Machu Picchu’s fame also stems from its history: undetected and thus not destroyed by the Spanish, only to be discovered in 1911 by American historian Hiram Bingman, who did not stumble across it by accident, but was guided to it by a local farmer. At that time the sight was completely overgrown with thick vegetation, but a few local people knew about the existence of the ruins. Bingham was actually looking for Vilcabamba, the last stronghold of the Incas against the Spanish, which was later found much deeper in the jungle. Well, apart from that, scientists have not been able to explain the very purpose of Machu Picchu, though concluding from the high-quality of the stonework it must have been an important ceremonial center.
We had decided against hiring a guide, because we wanted that unspoiled impression and used our guide book to navigate us through the complex. Often we were listening in to guides explaining the history and purpose of the various areas, mastering four languages between the two of us came in handy again.
There are many theories about Machu Picchu, and every guide’s explanation differs a little. We even heard the theory that the Conquistadores actually knew about Machu Picchu but did not bother destroying it, because it was abandoned. In such a case it would have been futile to build a church upon a temple which was the main concern of the Spanish, to wipe out non-Christian beliefs.
Naturally we first explored the ceremonial section, because there you find the finest stone work, the highlight being the Intihuatana, a little pillar, which the Incas used to predict the solstices of the sun. The stonework you find in the residential and industrial sector is much less refined, although not least impressive.
After about an hour of exploring the ceremonial section of Machu Picchu, we decided it was time to climb Wayna Picchu, the world famous mountain “behind Machu Picchu”, before it was getting too hot. It is a one hour climb for averagely fit people as we are, but not that difficult because early morning the trail, basically stairs, is in the shade. Only four hundred people are allowed to climb each day, and at 10:00 am, right when we returned, the quota had been reached. You can only wonder what it must be like in July or August, the high season.

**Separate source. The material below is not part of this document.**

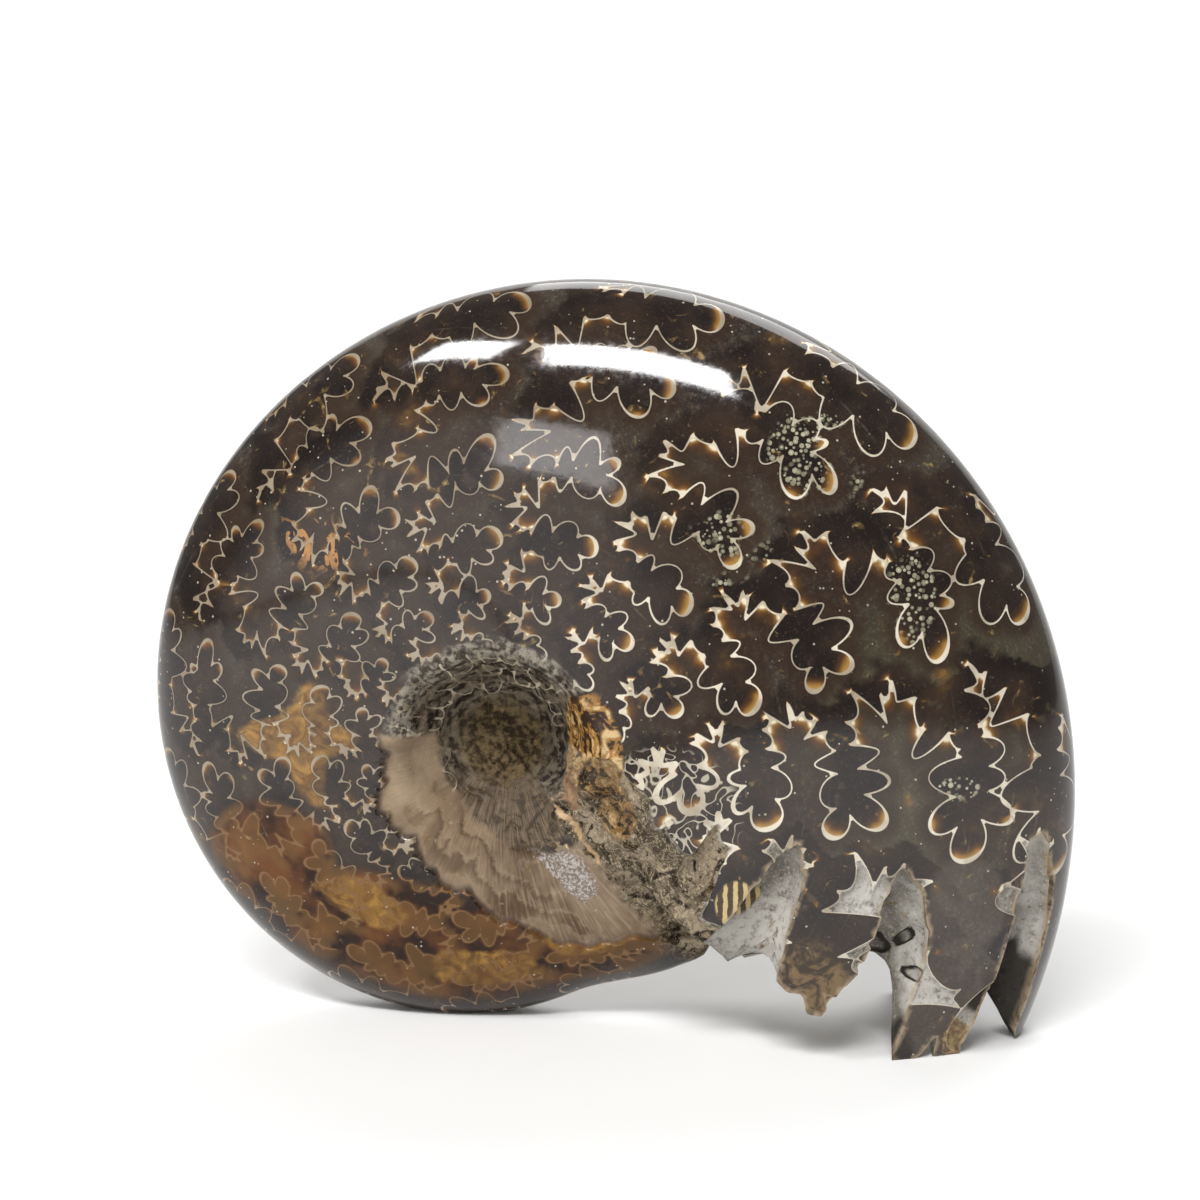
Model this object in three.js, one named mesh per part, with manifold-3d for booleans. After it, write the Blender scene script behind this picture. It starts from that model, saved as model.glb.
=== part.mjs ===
// Polished Cleoniceras ammonite, standing on a small flat spot of its outer whorl
// and on the tips of its broken chamber wall. Millimetres, +Z up, +X towards the broken end.
import * as THREE from 'three';
import { mergeVertices } from 'three/addons/utils/BufferGeometryUtils.js';
import Module from 'manifold-3d';

// Coil: a logarithmic spiral, a little oval
const END_RADIUS = 55.84;
const SHRINK_PER_RADIAN = 0.142;
const OVALITY = 0.022;
const OVAL_PHASE = 1.5;
const AXIS_X = -10.1;
const AXIS_HEIGHT = 28.8;

// Whorl section: half width against radius, and how blunt the flank is
const HALF_WIDTH_RATIO = 0.29;
const FLANK_POWER = 2.6;

// Umbilicus: the funnel round the axis, with the first whorls as a plug at its bottom
const UMBILICUS_RADIUS = 10.9;
const UMBILICUS_DRIFT = 1.0;
const PLUG_RADIUS = 4.7;
const PLUG_HALF_WIDTH = 4.0;

// Bare inner shell, sunk below the polish, from the umbilicus to the broken end
const SHELL_START = 172;
const SHELL_SINK = 0.9;
const SHELL_EDGE_SOFT = 1.1;
const SHELL_EDGE = [[172, 10.8], [219, 12.7], [253, 14.4], [276, 18.6], [296, 22.1], [318, 27.5], [345, 31]];

// Rock left on the inner whorl where it meets the broken end
const RESIDUE_START = 284;
const RESIDUE_FULL = 316;
const RESIDUE_HEIGHT = 4.4;
const KEEL_BUMP = 0.25;
const KEEL_BUMP_ANGLE = 260;
const KEEL_BUMP_SPREAD = 18;

// Broken edge of each flank: fraction of the whorl radius against degrees round the coil.
// Low values are fingers, high values are the notches between them.
const NEAR_EDGE = [
  [0, 8], [0.2, 6], [0.27, -6], [0.31, -17], [0.37, -21], [0.4, -12], [0.42, -16],
  [0.435, -33], [0.465, -32.5], [0.49, -22], [0.505, -17], [0.54, -12.5], [0.56, -17],
  [0.575, -30], [0.6, -34], [0.655, -36], [0.675, -28], [0.69, -15], [0.72, -13], [0.75, -15],
  [0.785, -20], [0.8, -31], [0.815, -36.3], [0.84, -36.3], [0.857, -33], [0.875, -35], [0.905, -34],
  [0.915, -18], [0.925, -8], [0.95, -7.5], [0.972, -12], [0.985, -29], [1, -30.3],
];
const FAR_EDGE = [
  [0, 8], [0.22, 4], [0.3, -10], [0.38, -20], [0.43, -14], [0.46, -24], [0.5, -24],
  [0.53, -14], [0.57, -16], [0.59, -25], [0.65, -26], [0.68, -15], [0.74, -14], [0.755, -22],
  [0.77, -33], [0.79, -36.3], [0.845, -36.3], [0.862, -26], [0.88, -12], [0.95, -9], [0.97, -14],
  [0.985, -29], [1, -30.3],
];

// Chamber wall inside the broken end: its lean, and where it meets the inner whorl
const WALL_ANGLE = -26;
const WALL_DROP = 15;
const WALL_DROP_RADIUS = 29.5;
const WALL_DROP_LENGTH = 5;
const FINGER_DEPTH = 0.3;
const CRUST_FOOT_ANGLE = -49;
const CRUST_END = 0.36;
const FINGERS_START = 0.42;

// Lumps of the crust that fills the step down to the inner shell
const LUMP_HEIGHT = 0.6;
const LUMP_LENGTH = 3.4;
const LUMPS_PER_TURN = 34;

// Mesh density: rows from the axis to the keel, closer together across the fingers
const UMBILICUS_SHARE = 0.24;
const ROW_BANDS = [[0, 0.24, 6], [0.24, 0.364, 3], [0.364, 0.56, 16], [0.56, 0.8, 13], [0.8, 0.92, 4], [0.92, 1, 2]];
const COIL_COLUMNS = 44;
const WALL_COLUMNS = 11;
const EDGE_REACH = 0.15;

const FULL_TURN = 2 * Math.PI;
const radians = THREE.MathUtils.degToRad;
const lerp = THREE.MathUtils.lerp;
const smooth = (x, low, high) => THREE.MathUtils.smoothstep(x, low, high);

// Value at x of a rounded line through points [x, value]
function roundedLine(points, x) {
  const last = points.length - 1;
  if (x <= points[0][0]) return points[0][1];
  if (x >= points[last][0]) return points[last][1];
  const i = points.findIndex((point) => point[0] > x);
  const [x0, y0] = points[i - 1];
  const [x1, y1] = points[i];
  return lerp(y0, y1, smooth(x, x0, x1));
}

function spiralRadius(angle) {
  const oval = 1 + OVALITY * Math.cos(2 * angle - OVAL_PHASE);
  const coil = END_RADIUS * Math.exp(-SHRINK_PER_RADIAN * angle) * oval;
  const residue = RESIDUE_HEIGHT * smooth(angle, radians(RESIDUE_START), radians(RESIDUE_FULL));
  const offBump = (angle - radians(KEEL_BUMP_ANGLE)) / radians(KEEL_BUMP_SPREAD);
  return coil + residue + KEEL_BUMP * Math.exp(-offBump * offBump);
}

function umbilicusRadius(angle) {
  return UMBILICUS_RADIUS + UMBILICUS_DRIFT * Math.cos(angle - radians(30));
}

// Distance of the flank from the middle plane
function flankHeight(radius, angle) {
  const whorl = spiralRadius(angle);
  const fraction = Math.min(1, radius / whorl);
  const flank = HALF_WIDTH_RATIO * whorl * Math.sqrt(1 - fraction ** FLANK_POWER);
  const shellEdge = roundedLine(SHELL_EDGE, THREE.MathUtils.radToDeg(angle));
  const onShell = smooth(angle, radians(SHELL_START), radians(SHELL_START + 12));
  const sunk = SHELL_SINK * onShell * (1 - smooth(radius, shellEdge - SHELL_EDGE_SOFT, shellEdge + SHELL_EDGE_SOFT));
  const wall = smooth(radius, PLUG_RADIUS, umbilicusRadius(angle));
  const level = Math.max(flank - Math.min(sunk, flank * 0.5), 0);
  return lerp(Math.min(PLUG_HALF_WIDTH, level), level, wall);
}

// Row position 0 to 1 from the axis to the keel, as a radius
function rowRadius(row, angle) {
  const rim = umbilicusRadius(angle);
  if (row < UMBILICUS_SHARE) return rim * row / UMBILICUS_SHARE;
  const across = (row - UMBILICUS_SHARE) / (1 - UMBILICUS_SHARE);
  return lerp(rim, spiralRadius(angle), Math.sin(across * Math.PI / 2));
}

// Point of the section at one angle: radius and signed distance from the middle plane
function sectionPoint(row, side, angle) {
  const radius = rowRadius(row, angle);
  return [radius, side * flankHeight(radius, angle)];
}

function brokenAngle(row, side) {
  const fraction = rowRadius(row, radians(-20)) / spiralRadius(radians(-20));
  return radians(roundedLine(side < 0 ? NEAR_EDGE : FAR_EDGE, fraction));
}

// Angle of the chamber wall, from the broken edge (depth 0) to the inner whorl (depth 1)
function wallAngle(row, side, depth) {
  const start = brokenAngle(row, side);
  const inner = rowRadius(row, start + FULL_TURN);
  const outer = rowRadius(row, start);
  const radius = lerp(outer, inner, depth);
  const drop = WALL_DROP * Math.min(1, Math.exp((WALL_DROP_RADIUS - radius) / WALL_DROP_LENGTH));
  const middle = radians(WALL_ANGLE - drop);
  const finger = middle + (start - middle) * (1 - smooth(depth, 0, FINGER_DEPTH));
  const crust = lerp(start, radians(CRUST_FOOT_ANGLE), depth);
  const fraction = outer / spiralRadius(start);
  return lerp(crust, finger, smooth(fraction, CRUST_END, FINGERS_START));
}

function wallSection(row, side, depth, angle) {
  const outer = sectionPoint(row, side, angle);
  const inner = sectionPoint(row, side, angle + FULL_TURN);
  const towardsMiddle = smooth(row, UMBILICUS_SHARE, 0.6);
  const bendRadius = lerp(outer[0], inner[0], lerp(0.5, 0.35, towardsMiddle));
  const bendHeight = lerp((outer[1] + inner[1]) / 2, outer[1] * 0.25, towardsMiddle);
  const bend = [bendRadius, bendHeight];
  const curve = (i) => (1 - depth) ** 2 * outer[i] + 2 * depth * (1 - depth) * bend[i] + depth ** 2 * inner[i];
  const onCrust = 4 * depth * (1 - depth) * (1 - smooth(row, 0.3, 0.4)) * smooth(row, 0.12, 0.24);
  const wave = Math.sin(FULL_TURN * curve(0) / LUMP_LENGTH) * Math.sin(LUMPS_PER_TURN * angle);
  return [curve(0), curve(1) + side * LUMP_HEIGHT * onCrust * wave];
}

function coilAngle(row, side, along) {
  const stop = wallAngle(row, side, 1) + FULL_TURN;
  const start = brokenAngle(row, side);
  const evenStart = radians(-22);
  const evenStop = radians(319);
  const nearStart = Math.max(0, 1 - along / EDGE_REACH);
  const nearStop = Math.max(0, 1 - (1 - along) / EDGE_REACH);
  return lerp(evenStart, evenStop, along) + (start - evenStart) * nearStart + (stop - evenStop) * nearStop;
}

function place([radius, across], angle) {
  return [AXIS_X + radius * Math.cos(angle), across, AXIS_HEIGHT + radius * Math.sin(angle)];
}

// One ring of points round the axis: along the coil, then back through the chamber wall
function ringPoints(row, side) {
  const points = [];
  for (let i = 0; i <= COIL_COLUMNS; i++) {
    const angle = coilAngle(row, side, i / COIL_COLUMNS);
    points.push(place(sectionPoint(row, side, angle), angle));
  }
  for (let i = WALL_COLUMNS - 1; i > 0; i--) {
    const depth = (i / WALL_COLUMNS) ** 1.4;
    const angle = wallAngle(row, side, depth);
    points.push(place(wallSection(row, side, depth, angle), angle));
  }
  return points;
}

// Rows from just off the axis to the keel
function rowPositions() {
  const rows = [];
  for (const [low, high, count] of ROW_BANDS) {
    for (let i = 1; i <= count; i++) rows.push(lerp(low, high, i / count));
  }
  return rows;
}

// Closed surface from the near end of the axis, over the keel, to the far end
function fossilSurface() {
  const rows = rowPositions();
  const nearRings = rows.map((row) => ringPoints(row, -1));
  const farRings = rows.slice(0, -1).map((row) => ringPoints(row, 1));
  const rings = [...nearRings, ...farRings.reverse()];
  const count = rings[0].length;
  const vertices = rings.flat(2);
  const nearPole = vertices.length / 3;
  vertices.push(AXIS_X, -PLUG_HALF_WIDTH, AXIS_HEIGHT, AXIS_X, PLUG_HALF_WIDTH, AXIS_HEIGHT);
  const farPole = nearPole + 1;
  const lastRing = (rings.length - 1) * count;
  const triangles = [];
  for (let j = 0; j < count; j++) {
    const next = (j + 1) % count;
    triangles.push(nearPole, j, next);
    triangles.push(farPole, lastRing + next, lastRing + j);
    for (let i = 0; i < rings.length - 1; i++) {
      const a = i * count + j;
      const b = i * count + next;
      triangles.push(a, b + count, b, a, a + count, b + count);
    }
  }
  return { vertices, triangles };
}

const wasm = await Module();
wasm.setup();

function toManifold(vertices, triangles) {
  const mesh = new wasm.Mesh({
    numProp: 3,
    vertProperties: new Float32Array(vertices),
    triVerts: new Uint32Array(triangles),
  });
  return new wasm.Manifold(mesh);
}

function boxManifold(width, depth, height, centre) {
  const box = new THREE.BoxGeometry(width, depth, height);
  box.translate(...centre);
  box.deleteAttribute('normal');
  box.deleteAttribute('uv');
  const welded = mergeVertices(box);
  return toManifold(welded.attributes.position.array, welded.index.array);
}

function toGeometry(manifold) {
  const mesh = manifold.getMesh();
  const geometry = new THREE.BufferGeometry();
  geometry.setAttribute('position', new THREE.BufferAttribute(new Float32Array(mesh.vertProperties), 3));
  geometry.setIndex(new THREE.BufferAttribute(new Uint32Array(mesh.triVerts), 1));
  geometry.computeVertexNormals();
  return geometry;
}

// The flat spot and the finger tips are ground to one plane, z = 0
const surface = fossilSurface();
const whole = toManifold(surface.vertices, surface.triangles);
const table = boxManifold(200, 100, 20, [0, 0, -10]);
const fossil = whole.subtract(table);

const stone = new THREE.MeshStandardMaterial({ color: 0x3a2f2a, roughness: 0.22, metalness: 0 });
const ammonite = new THREE.Mesh(toGeometry(fossil), stone);
ammonite.name = 'ammonite';

const group = new THREE.Group();
group.add(ammonite);

export default group;
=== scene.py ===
"""Polished Cleoniceras ammonite: a coil with its suture pattern, on a pale floor.

Named lengths are in millimetres and named angles in degrees, except those of the floor and the
lights, which are in metres. The coil's own angle runs in radians from the broken end inwards.
"""

import math
import random
from functools import partial

import bmesh
import bpy
import numpy as np
from mathutils import Matrix, Vector, kdtree, noise
from mathutils.geometry import delaunay_2d_cdt


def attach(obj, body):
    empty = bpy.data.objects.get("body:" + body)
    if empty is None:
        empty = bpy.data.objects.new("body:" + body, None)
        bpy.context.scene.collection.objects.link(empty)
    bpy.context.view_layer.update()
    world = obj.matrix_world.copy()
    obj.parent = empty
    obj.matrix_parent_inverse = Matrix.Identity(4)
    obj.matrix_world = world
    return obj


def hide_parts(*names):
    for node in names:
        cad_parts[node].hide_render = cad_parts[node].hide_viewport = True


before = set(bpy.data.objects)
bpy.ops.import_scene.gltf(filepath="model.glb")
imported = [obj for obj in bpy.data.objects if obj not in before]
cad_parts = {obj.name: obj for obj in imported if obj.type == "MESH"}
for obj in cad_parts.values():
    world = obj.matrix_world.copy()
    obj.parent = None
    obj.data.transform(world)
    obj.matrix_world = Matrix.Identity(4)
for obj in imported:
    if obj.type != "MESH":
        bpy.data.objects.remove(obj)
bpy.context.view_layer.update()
scene = bpy.context.scene

MM = 0.001
FULL_TURN = 2 * math.pi

# Coil, the same sizes as the solid
END_RADIUS = 55.84
SHRINK_PER_RADIAN = 0.142
OVALITY = 0.022
OVAL_PHASE = 1.5
AXIS_X = -10.1
AXIS_HEIGHT = 28.8
HALF_WIDTH_RATIO = 0.29
FLANK_POWER = 2.6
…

The view from the top is outstanding, especially since from above you can see the whole of Machu Picchu. It is only then when you realize that a large part of it consists of terraces and only a smaller part constitutes the temples, the residential and industrial part with its storages. From atop you can also see the last bit of the world famous Inca Trail with the Sun Gate!
Climbing down from the very top part of Wayna Picchu proved quite a challenge for Gilles, being confronted with extremely steep stairs and sometimes just ladders. On top of that, there was not much leeway for mistakes, the slope dropped abruptly several hundred meters down. Gilles then remembered that he actually had a strong fear of the heights. So he decided to glide down the stairs slowly on his bottom, sometimes choosing to crawl on all fours facing the mountain. The few hundred meters almost took us half an hour, with Heidi explaining in her teacher-like tone that it did not bother her at all, which is true.
Once we got back down into the archeological park of Mach Picchu, we had an extremely funny experience: some resident lamas, alpacas and vicunas of Machu Picchu went on a “tour through their city”. It was hilarious, them walking confidently and determined with their heads up past puzzled tourists. It seemed as if they knew exactly where they were going, leaving the tourists not knowing whether they should laugh, take photos or get out of their way quickly.
At 11:00 o’clock we were exhausted and took the bus back to Aguas Calientes, zigzagging the 12 km down the mountain. We got off the bridge crossing Rio Urubamba, making a quick stop at the small but very interesting “Museo de Sitio Manuel Chavez Ballón”.